Increase the scope of character development
Characters have devolved into three things: (1) Levels, (2) Ability, and (3) Gear.  There are so many other opportunities available for customization. Characters should be able to develop social identities and/or a role in their virtual society. I can remember an experience I had in SWG where I had tapped a resource node and was harvesting amazing resources. I supplied those resources to dozens of other crafters and become a supplier. I spent a week doing nothing but trading commodities.  I had other activities I could do, but I put them off to take advantage of this opportunity.

Expand the world
Easy one. Make the dang world a whole lot bigger. I want the world to be so big that I can’t even possible comprehend its magnitude.  That feeling of not even realizing how big the world is and how far I have to travel, or how far others players are from me, is such an amazing sensation. It will eventually fade, but it should take months, not says, to have that illusion at least come into perspective. Traveling should take time and players should be spread out.

Increase the difficulty
I won’t soap box this topic or wax poetic about the old days, but realistically things just aren’t dangerous anymore.  I’m not saying you should die every time you walk outside a town or that you should lose your gear or experience. I’m also not saying fights should take longer or that combat should be twitch based.  I’m simply remembering a day when danger existed and how danger made me think before acting. That pause was important and slowed everyone down.
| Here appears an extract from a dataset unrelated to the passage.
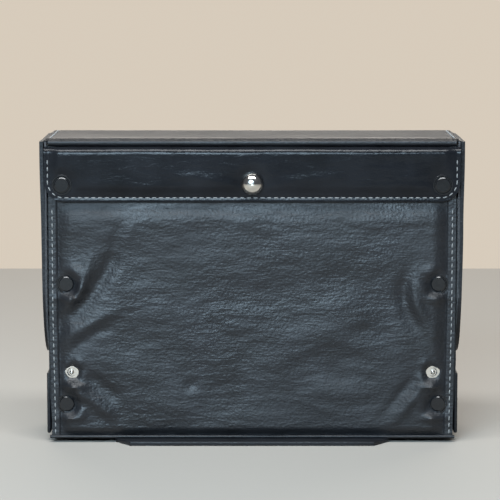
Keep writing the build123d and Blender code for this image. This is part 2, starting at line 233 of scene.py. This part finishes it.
def hide_grain_group():
    """Leather grain: fine pebbles, lying creases and faint rubbed patches."""
    group = bpy.data.node_groups.new("hide_grain", "ShaderNodeTree")
    face = group.interface
    for name, default in (("Pebble Scale", 900.0), ("Crease Scale", 260.0), ("Crease Share", 0.5)):
        socket = face.new_socket(name, in_out="INPUT", socket_type="NodeSocketFloat")
        socket.default_value = default
    for name in ("Height", "Rub", "Tone"):
        face.new_socket(name, in_out="OUTPUT", socket_type="NodeSocketFloat")
    nodes = group.nodes
    inlet = nodes.new("NodeGroupInput")
    outlet = nodes.new("NodeGroupOutput")
    coordinates = nodes.new("ShaderNodeTexCoord")
    pebbles = nodes.new("ShaderNodeTexVoronoi")
    pebbles.feature = "SMOOTH_F1"
    link(group, coordinates.outputs["Object"], pebbles.inputs["Vector"])
    link(group, inlet.outputs["Pebble Scale"], pebbles.inputs["Scale"])
    stretch = nodes.new("ShaderNodeMapping")
    stretch.inputs["Scale"].default_value = (0.5, 1.0, 1.8)
    stretch.inputs["Rotation"].default_value = (0.0, 0.12, 0.0)
    link(group, coordinates.outputs["Object"], stretch.inputs["Vector"])
    creases = nodes.new("ShaderNodeTexNoise")
    creases.inputs["Detail"].default_value = 6.0
    creases.inputs["Roughness"].default_value = 0.62
    creases.inputs["Distortion"].default_value = 0.6
    link(group, stretch.outputs["Vector"], creases.inputs["Vector"])
    link(group, inlet.outputs["Crease Scale"], creases.inputs["Scale"])
    blend = nodes.new("ShaderNodeMix")
    link(group, inlet.outputs["Crease Share"], blend.inputs[0])
    link(group, pebbles.outputs["Distance"], blend.inputs[2])
    link(group, creases.outputs["Fac"], blend.inputs[3])
    link(group, blend.outputs[0], outlet.inputs["Height"])
    patches = nodes.new("ShaderNodeTexNoise")
    patches.inputs["Scale"].default_value = 22.0
    patches.inputs["Detail"].default_value = 5.0
    link(group, coordinates.outputs["Object"], patches.inputs["Vector"])
    link(group, patches.outputs["Fac"], outlet.inputs["Rub"])
    cloud = nodes.new("ShaderNodeTexNoise")
    cloud.inputs["Scale"].default_value = 60.0
    cloud.inputs["Detail"].default_value = 3.0
    link(group, coordinates.outputs["Object"], cloud.inputs["Vector"])
    link(group, cloud.outputs["Fac"], outlet.inputs["Tone"])
    return group


GRAIN = hide_grain_group()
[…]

Instead of logging in and thinking I need to gain ten levels to feel accomplished, I just want to log in and have moved the mark ahead a tiny bit or had a fun enough experience that it doesn’t matter — perhaps I even lost progress. That mindset can still be present in today’s burn ‘n’ churn MMO, but it’s not at all supported by the game.

I want MMO time frames to once again be months rather than days. I want the experiences to last and the scope of every day activities to grow. I want a richer, fuller, and … I want MMOs to present an opportunity to build a ‘life’ once again.